With an assertive China flexing its muscles in South China Sea, he also stressed that the Indian Navy will protect ONGC Videsh's investments in oil blocks off the coast of Vietnam.
"Our primary concern is freedom of navigation. The ONGC also has blocks in the South China Sea. The navy is here to protect our interests in the maritime domain," he said.
"The South China Sea is a complex issue. We are not a direct party. No territorial interest is there for us," Joshi told reporters here to queries about recent Chinese activities in the South China Sea.
"In certain sectors ONGC Videsh has certain interests. It has energy exploration blocks, three in number, and since it is an area of Indian interest the Indian Navy, should there be a need, would stand by," he said.
"Not that we expect to be in those waters very, very frequently, but when the requirement is there for situations where the country's interests are involved, for example ONGC Videsh, we will be required to go there and we are prepared for that.

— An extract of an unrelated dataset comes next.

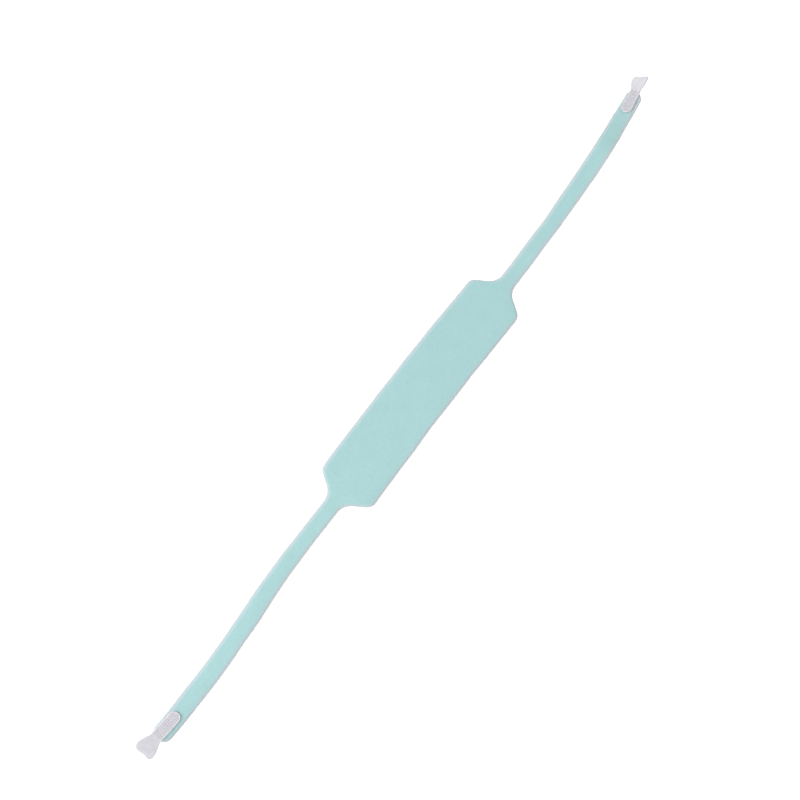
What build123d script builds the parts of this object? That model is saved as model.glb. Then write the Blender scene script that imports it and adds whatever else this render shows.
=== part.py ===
"""Padded hook-and-loop strap: a soft laminated band with a wide pad, two narrow tails and two hook tabs.

Frame: X runs along the strap, Y across it, Z up. The pad's lining lies on Z = 0 and the loop face is on top.
The band is one laminate of lining, foam and loop fabric. Each layer is cut where the band bends, so that
every stretch between two bending lines is a body of its own.
"""
import os
from math import cos
from math import radians
from math import sin

from build123d import *

# ---- laminate, bottom to top (mm) ----
LINING_THICK = 0.3
FOAM_THICK = 1.9
LOOP_THICK = 0.6
LINING_INSET = 0.3
LOOP_INSET = 0.45
FOAM_TOP = LINING_THICK + FOAM_THICK
BAND_THICK = FOAM_TOP + LOOP_THICK

# ---- outline of the band in plan ----
PAD_HALF_WIDTH = 15.0
PAD_CORNER_X = 58.1
SHOULDER_FOOT_X = 65.4
CORNER_RADIUS = 5.0
SHOULDER_FOOT_RADIUS = 8.0
TAIL_HALF_WIDTH = 4.24
LEFT_TAIL_WIDENING = 0.50
RIGHT_TAIL_WIDENING = 0.30
TAIL_END_RADIUS = 3.6
LEFT_BAND_END = 197.0
RIGHT_BAND_END = 187.5

# ---- sideways drift of the centre line in plan ----
PAD_BOW = 0.85
BOW_END = 60.0
LEFT_RETURN = 0.5
LEFT_DRIFT = 3.45
LEFT_TIP_RETURN = 0.4
RIGHT_SWEEP = 7.0

# ---- bending lines, as distances from the pad's middle ----
WRAP_LINE = 20.0
SHOULDER_LINE = 70.0
LEFT_TAIL_LINE = 112.0
RIGHT_TAIL_LINE = 103.0
LEFT_FOLD_LINE = 160.0
RIGHT_FOLD_LINE = 150.4
FOLD_LENGTH = 4.0
BEND_GAP = 0.3

# ---- rise of the tails off the table: the right one crests at its fold, the left one lifts at its tip ----
RISE_START = 77.0
RISE_SLOPE = 0.115
FALL_SLOPE = 0.160
RISE_ROUNDING = 7.0
CREST_ROUNDING = 4.0
LIFT_START = 165.0
LIFT_SLOPE = 0.04
LIFT_ROUNDING = 2.5

# ---- hook tab ----
TAB_LENGTH = 23.2
TAB_OVERLAP = 14.2
TAB_HALF_WIDTH = 2.95
TAB_FLARE_HALF_WIDTH = 5.0
TAB_FLARE_LENGTH = 8.8
TAB_NOTCH = 0.5
TAB_CORNER_RADIUS = 2.2
TAB_THICK = 1.1
TAB_LEFT_OFFSET = 1.1
TAB_RIGHT_OFFSET = 0.3
FILM_THICK = 0.15
FILM_INSET = 0.4

SAMPLE_STEP = 4.0
REACH = 40.0


def smoothstep(u):
    u = min(1.0, max(0.0, u))
    return u * u * (3.0 - 2.0 * u)


def rounded_kink(x, start, slope, rounding):
    """Height of a line that starts to rise at start with the given slope, rounded over the kink."""
    if x <= start - rounding:
        return 0.0
    if x >= start + rounding:
        return slope * (x - start)
    return slope * (x - start + rounding) ** 2 / (4.0 * rounding)


def centre_y(x):
    """Sideways drift of the band's centre line: a slightly bowed pad, and a gentle sweep in each tail."""
    bow = -PAD_BOW * (min(abs(x), BOW_END) / BOW_END) ** 2
    if x < 0.0:
        tail = LEFT_RETURN * smoothstep((-x - 55.0) / 15.0) - LEFT_DRIFT * smoothstep((-x - 93.0) / 74.0)
        return bow + tail + LEFT_TIP_RETURN * (max(0.0, -x - 177.0) / 20.0) ** 2
    return bow + RIGHT_SWEEP * (max(0.0, x - 73.0) / 110.0) ** 2


def tail_half_width(x):
    widening = LEFT_TAIL_WIDENING if x < 0.0 else RIGHT_TAIL_WIDENING
    return TAIL_HALF_WIDTH + widening * smoothstep((abs(x) - 92.0) / 40.0)


def base_z(x):
    """Height of the underside: the right tail rises, crests and falls, and the left tip lifts a little."""
    if x < 0.0:
        return rounded_kink(-x, LIFT_START, LIFT_SLOPE, LIFT_ROUNDING)
    crest = RIGHT_FOLD_LINE
    rise = rounded_kink(x, RISE_START, RISE_SLOPE, RISE_ROUNDING)
    return rise - rounded_kink(x, crest, RISE_SLOPE + FALL_SLOPE, CREST_ROUNDING)


def samples(start, end):
    """Stations from start to end, evenly spaced and both included."""
    count = max(2, round(abs(end - start) / SAMPLE_STEP))
    return [start + (end - start) * i / count for i in range(count + 1)]


def tail_plan(near, far, inset, rounded_end):
    """Face of a tail stretch in plan, between two stations, with the far end square or rounded."""
    stations = samples(near, far)
    upper = [(x, centre_y(x) + tail_half_width(x) - inset) for x in stations]
    lower = [(x, centre_y(x) - tail_half_width(x) + inset) for x in stations]
    with BuildSketch(Plane.XY) as plan:
        with BuildLine():
            Spline(*upper)
            Line(upper[-1], lower[-1])
            Spline(*lower)
            Line(lower[0], upper[0])
        make_face()
        if rounded_end:
            outer = plan.vertices().sort_by(Axis.X)
            corners = outer[-2:] if far > near else outer[:2]
            fillet(corners, TAIL_END_RADIUS - inset)
    return plan.sketch


def flap_plan(side, near, far, inset):
    """Face of one end of the pad in plan: square edges, a rounded corner and a hollow shoulder."""
    half = PAD_HALF_WIDTH - inset
    tail = TAIL_HALF_WIDTH - inset
    root = centre_y(side * near)
    bow = centre_y(side * PAD_CORNER_X)
    drift = centre_y(side * far)
    corner_x = side * (PAD_CORNER_X - 0.6 * inset)
    foot_x = side * (SHOULDER_FOOT_X - 0.6 * inset)
    points = [
        (side * near, root + half),
        (corner_x, bow + half),
        (foot_x, drift + tail),
        (side * far, drift + tail),
        (side * far, drift - tail),
        (foot_x, drift - tail),
        (corner_x, bow - half),
        (side * near, root - half),
    ]
    with BuildSketch(Plane.XY) as plan:
        with BuildLine():
            Polyline(*points, close=True)
        make_face()
        outward = plan.vertices().sort_by(Axis.X)
        outward = outward if side > 0 else ShapeList(reversed(outward))
        fillet(outward[2:4], CORNER_RADIUS)
        outward = plan.vertices().sort_by(Axis.X)
        outward = outward if side > 0 else ShapeList(reversed(outward))
        fillet(outward[6:8], SHOULDER_FOOT_RADIUS)
    return plan.sketch


def centre_plan(inset):
    with BuildSketch(Plane.XY) as plan:
        Rectangle(2.0 * WRAP_LINE - BEND_GAP, 2.0 * (PAD_HALF_WIDTH - inset))
    return plan.sketch


def side_band(near, far, low, high):
    """Side view of a layer between two heights above the band's underside."""
    stations = samples(near, far)
    bottom = [(x, base_z(x) + low) for x in stations]
    top = [(x, base_z(x) + high) for x in stations]
    with BuildSketch(Plane.XZ) as side:
        with BuildLine():
            Spline(*bottom)
            Line(bottom[-1], top[-1])
            Spline(*top)
            Line(top[0], bottom[0])
        make_face()
    return side.sketch


def layer(label, plan, near, far, low, high):
    """Solid of one layer: its plan pushed up and trimmed to the layer's side view."""
    with BuildPart() as piece:
        with BuildSketch(Plane.XY):
            add(plan)
        extrude(amount=REACH, both=True)
        with BuildSketch(Plane.XZ):
            add(side_band(near, far, low, high))
        extrude(amount=REACH, both=True, mode=Mode.INTERSECT)
    piece.part.label = label
    export_step(piece.part, f"parts/{label}.step")


def tab_plan(side, inset, full):
    """Face of a hook tab in plan: round inner end, straight middle and flared grip with a shallow notch."""
    band_end = LEFT_BAND_END if side < 0 else RIGHT_BAND_END
    inner = band_end - TAB_OVERLAP
    root_y = centre_y(side * inner) + (TAB_LEFT_OFFSET if side < 0 else TAB_RIGHT_OFFSET)
    lean = (centre_y(side * band_end) - centre_y(side * inner)) / TAB_OVERLAP
    half = TAB_HALF_WIDTH - inset
    length = TAB_LENGTH if full else TAB_OVERLAP - 2.0 * inset
    flare = TAB_FLARE_HALF_WIDTH

    def place(along, across):
        x = inner + inset + along * cos(lean) - across * sin(lean)
        y = root_y + along * sin(lean) + across * cos(lean)
        return (side * x, y)

    def heading(sign):
        root = place(0.0, 0.0)
        ahead = place(sign, 0.0)
        return (ahead[0] - root[0], ahead[1] - root[1])

    corner = TAB_CORNER_RADIUS
    cut = corner * (1.0 - cos(radians(45.0)))
    with BuildSketch(Plane.XY) as plan:
        with BuildLine():
            ThreePointArc(place(half, half), place(0.0, 0.0), place(half, -half))
            if full:
                neck = length - TAB_FLARE_LENGTH
                for hand in (1.0, -1.0):
                    Line(place(half, hand * half), place(neck, hand * half))
                    Spline(
                        place(neck, hand * half),
                        place(length - 5.6, hand * (half + 0.62 * (flare - half))),
                        place(length - corner, hand * flare),
                        tangents=(heading(1.0), heading(1.0)),
                    )
                    ThreePointArc(
                        place(length - corner, hand * flare),
                        place(length - cut, hand * (flare - cut)),
                        place(length, hand * (flare - corner)),
                    )
                ThreePointArc(
                    place(length, flare - corner),
                    place(length - TAB_NOTCH, 0.0),
                    place(length, corner - flare),
                )
            else:
                Line(place(half, half), place(length, half))
                Line(place(length, half), place(length, -half))
                Line(place(length, -half), place(half, -half))
        make_face()
    return plan.sketch


def laminate(name, plan_at, near, far):
    """The three layers of one stretch of the band."""
    layer(f"lining_{name}", plan_at(LINING_INSET), near, far, 0.0, LINING_THICK)
    layer(f"foam_core_{name}", plan_at(0.0), near, far, LINING_THICK, FOAM_TOP)
    layer(f"loop_face_{name}", plan_at(LOOP_INSET), near, far, FOAM_TOP, BAND_THICK)


os.makedirs("parts", exist_ok=True)
half_gap = 0.5 * BEND_GAP

laminate("pad_centre", centre_plan, half_gap - WRAP_LINE, WRAP_LINE - half_gap)

for hand, side in (("left", -1), ("right", 1)):
    tail_line = LEFT_TAIL_LINE if side < 0 else RIGHT_TAIL_LINE
    fold_line = LEFT_FOLD_LINE if side < 0 else RIGHT_FOLD_LINE
    band_end = LEFT_BAND_END if side < 0 else RIGHT_BAND_END
    flap_near = WRAP_LINE + half_gap
    flap_far = SHOULDER_LINE - half_gap
    laminate(
        f"pad_{hand}",
        lambda inset: flap_plan(side, flap_near, flap_far, inset),
        side * flap_near,
        side * flap_far,
    )
    fold_start = fold_line - 0.5 * FOLD_LENGTH
    fold_end = fold_line + 0.5 * FOLD_LENGTH
    stretches = (
        ("tail_inner", SHOULDER_LINE, tail_line, False),
        ("tail_outer", tail_line, fold_start, False),
        ("fold", fold_start, fold_end, False),
        ("tip", fold_end, band_end, True),
    )
    for name, start, end, is_tip in stretches:
        near = side * (start + half_gap)
        far = side * (end if is_tip else end - half_gap)
        laminate(
            f"{name}_{hand}",
            lambda inset: tail_plan(near, far - side * inset if is_tip else far, inset, is_tip),
            near,
            far,
        )
    film_low = BAND_THICK
    film_high = BAND_THICK + FILM_THICK
    inner = side * (band_end - TAB_OVERLAP - 2.0)
    outer = side * (band_end + TAB_LENGTH)
    layer(f"bond_film_{hand}", tab_plan(side, FILM_INSET, False), inner, outer, film_low, film_high)
    layer(f"hook_tab_{hand}", tab_plan(side, 0.0, True), inner, outer, film_high, film_high + TAB_THICK)
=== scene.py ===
from math import atan2, cos, pi, radians, sin, sqrt, tan

import bpy
import numpy as np
from mathutils import Matrix, Vector


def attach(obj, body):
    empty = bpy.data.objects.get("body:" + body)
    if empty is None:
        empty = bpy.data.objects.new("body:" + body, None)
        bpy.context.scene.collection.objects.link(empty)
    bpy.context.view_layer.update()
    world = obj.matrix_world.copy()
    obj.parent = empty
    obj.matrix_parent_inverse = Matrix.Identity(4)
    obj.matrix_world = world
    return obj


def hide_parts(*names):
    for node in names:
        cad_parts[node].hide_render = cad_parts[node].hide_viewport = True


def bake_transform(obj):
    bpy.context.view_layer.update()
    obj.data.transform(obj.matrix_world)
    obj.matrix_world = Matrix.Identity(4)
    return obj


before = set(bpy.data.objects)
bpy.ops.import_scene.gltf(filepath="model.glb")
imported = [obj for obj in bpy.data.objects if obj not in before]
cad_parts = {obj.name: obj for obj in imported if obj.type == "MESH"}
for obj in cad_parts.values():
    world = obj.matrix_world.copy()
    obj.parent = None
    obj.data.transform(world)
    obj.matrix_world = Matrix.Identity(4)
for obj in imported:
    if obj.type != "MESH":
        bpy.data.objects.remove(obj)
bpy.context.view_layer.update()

# Shape numbers are in millimetres and are turned into metres when a mesh is made. The floor, the lights
# and the camera's distance are in metres.
MM = 0.001

# ---- laminate: heights above the band's underside, insets from the foam's edge, shape of the cut edges ----
LINING_TOP = 0.3
LINING_INSET = 0.3
LINING_SINK = 0.005
LINING_SIDE_OUT = 0.05
LINING_SIDE_HEIGHT = 0.18
LINING_BOTTOM = 0.02
LINING_EDGE_LIFT = 0.07
LINING_EDGE_WIDTH = 0.6
BAND_MIDDLE = 1.4
BAND_TOP = 2.8
LOOP_THICK = 0.52
LOOP_INSET = 0.88
LOOP_UNDER_INSET = 0.06
LOOP_SIDE_OUT = 0.07
LOOP_CROWN = 0.06
LOOP_CROWN_WIDTH = 6.0
LOOP_EDGE_DROP = 0.30
LOOP_EDGE_WIDTH = 0.55
SWELL_EDGE_WIDTH = 4.0

# ---- foam: two bulging, rough sides and two flat faces against the cloths ----
FOAM_LEAST_HALF = 0.3
FOAM_SIDE_POINTS = 11
FOAM_FACE_POINTS = 9
FOAM_BULGE = 0.5
FOAM_TOP_PULL = 0.18
FOAM_MIDDLE = 1.25
FOAM_HALF_HEIGHT = 0.96
FOAM_FIELD_SHIFT = 30.0
FOAM_FIELD_STRETCH = 1.3
FOAM_TOP = 2.16
FOAM_TOP_CORNER = 1.86
FOAM_TOP_INSET = 1.15
FOAM_BOTTOM = 0.29
FOAM_BOTTOM_INSET = 0.9

# ---- pale tint of the loop cloth near its cut edge ----
RIM_NAME = "rim"
RIM_WIDTH = 0.7
RIM_STRENGTH = 0.75

# ---- outline, as in the CAD source ----
PAD_HALF = 15.0
PAD_CORNER_X = 58.1
SHOULDER_FOOT_X = 65.4
CORNER_RADIUS = 5.0
CORNER_STEPS = 12
FOOT_RADIUS = 8.0
FOOT_STEPS = 16
TAIL_HALF = 4.24
LEFT_WIDENING = 0.50
RIGHT_WIDENING = 0.30
WIDENING_START = 92.0
WIDENING_RUN = 40.0
END_RADIUS = 3.6
BAND_END = {"left": 197.0, "right": 187.5}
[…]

"Are we holding exercises for that nature? The short answer is 'yes'."
Joshi also underlined that disputes over freedom of navigation and territory within the South China Sea must be resolved within the ambit of international treaties.
"Not only us, but everyone is of the view that they have to be resolved by the parties concerned, aligned with the international regime, which is outlined in UNCLOS (United Nations Convention on the Law of the Sea), that is our first requirement," he said.
China's massive military build-up in recent years has evoked much concern among strategic circles in India.
"The accretion of trans-border military capability by China is a matter of legitimate concern for India," C. Uday Bhaskar, a strategic expert at the Society for Policy Studies, a think tank, told IANS.
Bhaskar stressed that while China does not pose an immediate threat to India's interests, the Chinese modernisation needs to be monitored carefully.
China's military budget has recorded a major upswing, ansd has officially touched USD 106 billion in 2012.
With an evolving strategic environment on mind, Joshi focused on scaling up the Indian Navy's capabilities and spurring the modernisation of the naval infrastructure to meet a host of challenges.
"Modernisation and enhancement of the Navy's capabilities is an ongoing process, to meet emerging maritime challenges/threats. These include aircraft carriers, stealth frigates, destroyers, corvettes, amphibious ships and submarines."
"The Indian Navy would also be inducting state-of-the-art aircraft and helicopters to augment our surveillance and integral aviation capabilities," he said.